Sunday, September 30, 2001

 
Q has a blog combining discussion of New York with his/her work in a neonatal word. Including the first use of the word "surgiglube" I've seen on the Web. something to do with catheters, apparently.

Thursday, September 27, 2001

 
the rest of the Anne Enright article was in last weekend.
beautiful stuff; real and emotional without being mawkish.
waiting in the labor ward, she met an overweight woman who was going to have a caesarian, she was so fat.
"I try to be sympathetic, but I think I hate her. She is weakness in the room."
and, getting down to the birth business: "I know how to do this, I have done it in my dreams ... Martin is invited to "take a leg" and he politely acccepts ... Push!"

 
lots of xs on the chart where it says "intercourse."
the joy of ovulation
have no other thoughts.
maybe I should go to New York instead.
maybe we should just get lots more dogs.
maybe we should get lots of dogs and walk them in Central Park.
but no, we couldn't afford an apartment anywhere nearCentral Park.
the boy may be an Internet millionaire but only in Australian dollars.

Thursday, September 20, 2001

 
medical diagrams of how the heart forms
I can't work out if it's magical or really creepy to see.
there are lots of other do-it-yourself surgery guides on this site as well.

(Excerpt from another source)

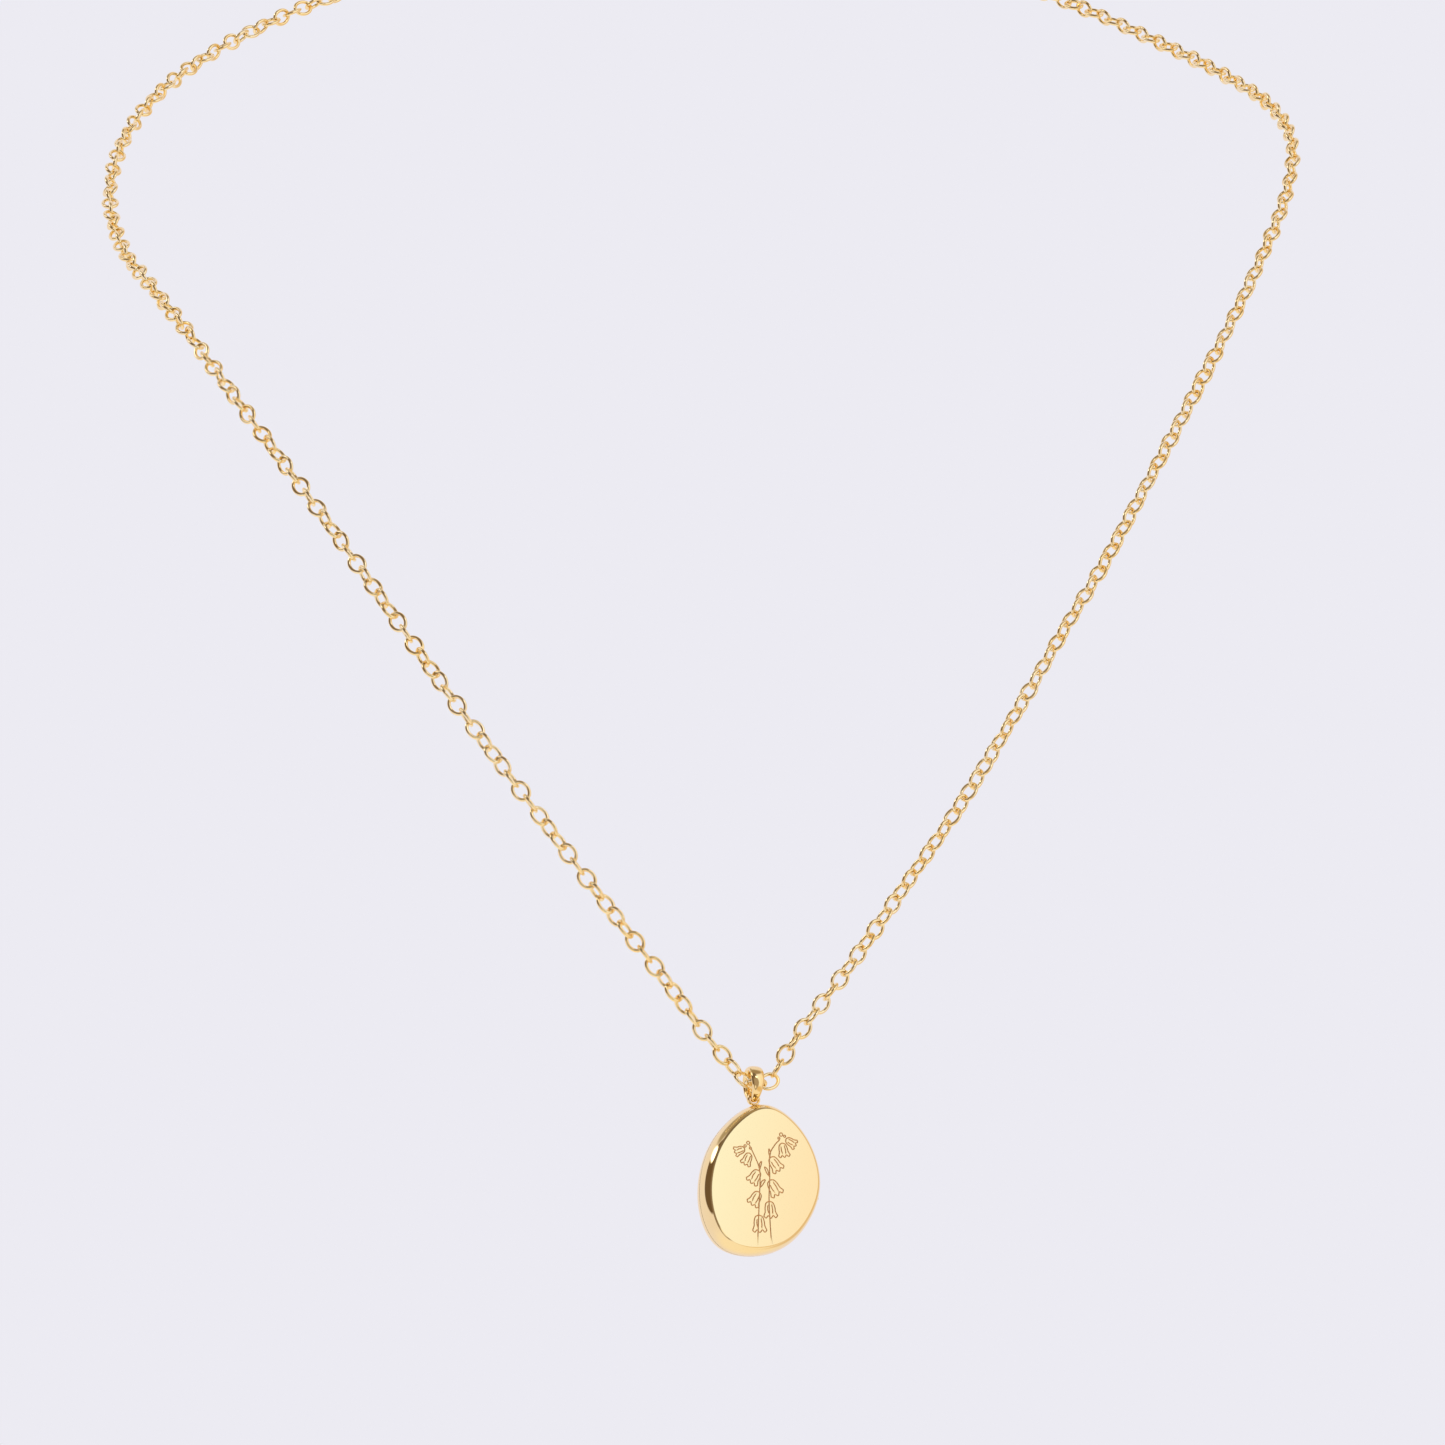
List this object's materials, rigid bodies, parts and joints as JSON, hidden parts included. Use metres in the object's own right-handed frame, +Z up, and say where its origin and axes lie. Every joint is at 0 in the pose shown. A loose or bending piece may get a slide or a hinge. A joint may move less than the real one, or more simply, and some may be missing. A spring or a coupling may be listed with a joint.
{
  "type": "locket necklace",
  "caption": "Small egg-shaped gilt locket with a hinged front cover, hung by a bail ring on a fine cable chain that closes at the nape with a spring ring clasp.",
  "frame": {"origin": "middle of the neck that the chain goes round, which carries the necklace", "axes": "+Z up, -Y to the wearer's front, +X to the viewer's right (the wearer's left)"},
  "size_m": [0.1336, 0.1011, 0.1757],
  "materials": {
    "case_gold": "mirror-polished gold plate",
    "bail_gold": "mirror-polished gold plate",
    "chain_gold": "polished gold plate",
    "fitting_gold": "polished gold plate",
    "steel": "drawn wire",
    "photo_card": "matte card",
    "clear_window": "clear plastic film"
  },
  "bodies": {
    "chain": {"left_chain": "chain_gold", "right_chain": "chain_gold", "centre_link": "chain_gold", "left_side_link": "chain_gold", "right_side_link": "chain_gold", "left_end_link": "chain_gold", "right_end_link": "chain_gold", "clasp_jump_ring": "fitting_gold", "end_ring": "fitting_gold", "clasp_body": "fitting_gold", "clasp_spring": "steel"},
    "bail": {"bail_ring": "bail_gold"},
    "pendant": {"back_shell": "case_gold", "back_knuckle_upper": "fitting_gold", "back_knuckle_lower": "fitting_gold", "hinge_pin": "steel", "closing_rim": "fitting_gold", "back_photo": "photo_card", "back_window": "clear_window", "back_photo_frame": "fitting_gold", "pendant_eye": "fitting_gold"},
    "cover": {"front_cover": "case_gold", "front_knuckle": "fitting_gold", "front_photo": "photo_card", "front_window": "clear_window", "front_photo_frame": "fitting_gold"},
    "clasp_bolt": {"clasp_bolt": "fitting_gold"}
  },
  "joints": [
    {"name": "bail_swing", "type": "hinge", "parent": "chain", "child": "bail", "pos_m": [0.00588, -0.04472, -0.10583], "axis": [0.9232, 0.3843, 0], "range_deg": [-75, 40]},
    {"name": "pendant_rock", "type": "hinge", "parent": "bail", "child": "pendant", "pos_m": [0.00588, -0.04472, -0.10752], "axis": [-0.3843, 0.9232, 0], "range_deg": [-8, 8]},
    {"name": "cover_hinge", "type": "hinge", "parent": "pendant", "child": "cover", "pos_m": [0.01243, -0.04232, -0.1164], "axis": [0, 0, 1], "range_deg": [0, 120]},
    {"name": "clasp_slide", "type": "hinge", "parent": "chain", "child": "clasp_bolt", "pos_m": [0, 0.05, 0.048], "axis": [0, -1, 0], "range_deg": [0, 42], "stiffness_Nm_per_rad": 0.0002, "deforming": ["clasp_spring"]}
  ]
}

Tuesday, September 18, 2001

 
wow.
how generous can you get?

.this woman spent THREE YEARS trying to produce a surrogate baby for friends. this is while she is fostering other children, mind you.

wow

 
this guy is cute.
he's a real geek; full of talk about the baby heart monitor, the crib he wants to open, and how much he wants his baby to arrive so he can PLAY with it.
sigh.
boys and their toys...

 
hey, IVF woman got pregnant! way to go!
now she's complaining about the morning sickness and tiredness.
isn't that sweet?

Monday, September 17, 2001

 
no baby this time. Tuesday lunchtime I felt as spaced out as I've ever felt, remote from the world - so eventually I went home.
by the time I got home, my period had started and my head had cleared. the headache I'd had for three days was gone.

I'm always telling myself that I'll just continue on as normal when I get pregant, but when a little dose of hormones can do that to me, the fact is, I won't. I'll do whatever the hell my body tells me.

A nice article from Ann Enright in the weekend magazine on becoming pregnant. it starts "One Friday in October, I started falling in love with everyone..."
I can't go into it all; it ranges from emotional to hilarious to informative (eg, the reason the first three monts are so tiring is your blood volume goes up 30 % - and your bone marrow is in overdrive. you're literally bone tired).

"there was a deep note humming through me, so low that no one else could hear. it was in every part of me, swelling in my face and hands, and it felt like joy."

she's an Irish writer I haven't come across before, but will get more of. looking forward to the second instalment on the actual birth next Sunday.

Sunday, September 09, 2001

 
Naomi Wolf on motherhood sounds really scary: things like hearing the doctor say during her caesarian "I have to get this small intestine back in."
and also really true: how there is no such thing as the perfect mother, how society makes motherhood an individual issue (and therefore not its responsibility), and how it's exhausting and mothers mourn for their former selves.
that one's on the (growing) reading list.

Friday, September 07, 2001

 
chris thinks I'm poignant.
more importantly, he has a photo of a real live crinoid down near the bottom of his site.

and amusing images to do with forceful entry of water into body cavities.

sex sex sex. that's all I ever think about...

 
my friend Kylie says she's been off the Pill since May and nothing's happened.
I told her that wasn't so long.
me, I have no idea. just waiting is a hard thing to do
best to not think about it, I guess

Sunday, September 02, 2001

 
I wonder, as I shower, as I sit at lunch with the in-laws, how it's going in there. I think about how the egg is the size of a pin head, if that, and how tiny a sperm is and how, if they have got together, they're still floating about in that giant space called womb, looking for something to hold onto. and I feel kind of wistful for it, alone in such a huge, unknowable world.

Saturday, September 01, 2001

 
I am SERIOUSLY considering moving this blog and taking it off the search engines. all those porn hounds looking for - I can't even type it in because it will attract more - are making me feel quite ill. I have no problem with Internet s-e-x, but this is the just-not-on end of the spectrum we're talking about.

 
lots and lots of sex; well it felt like it. in fact, it felt like a sperm bath (another reason this blog is anonymous...) now my temperature has risen, meaning I've ovulated, and all I can do is wait and see if it goes up again in a few days.
went and saw the new baby again this afternoon. her dad is being a perfect new father: cooking lots of food for the "lactating woman", changing nappies and generally being clucky. so sweet.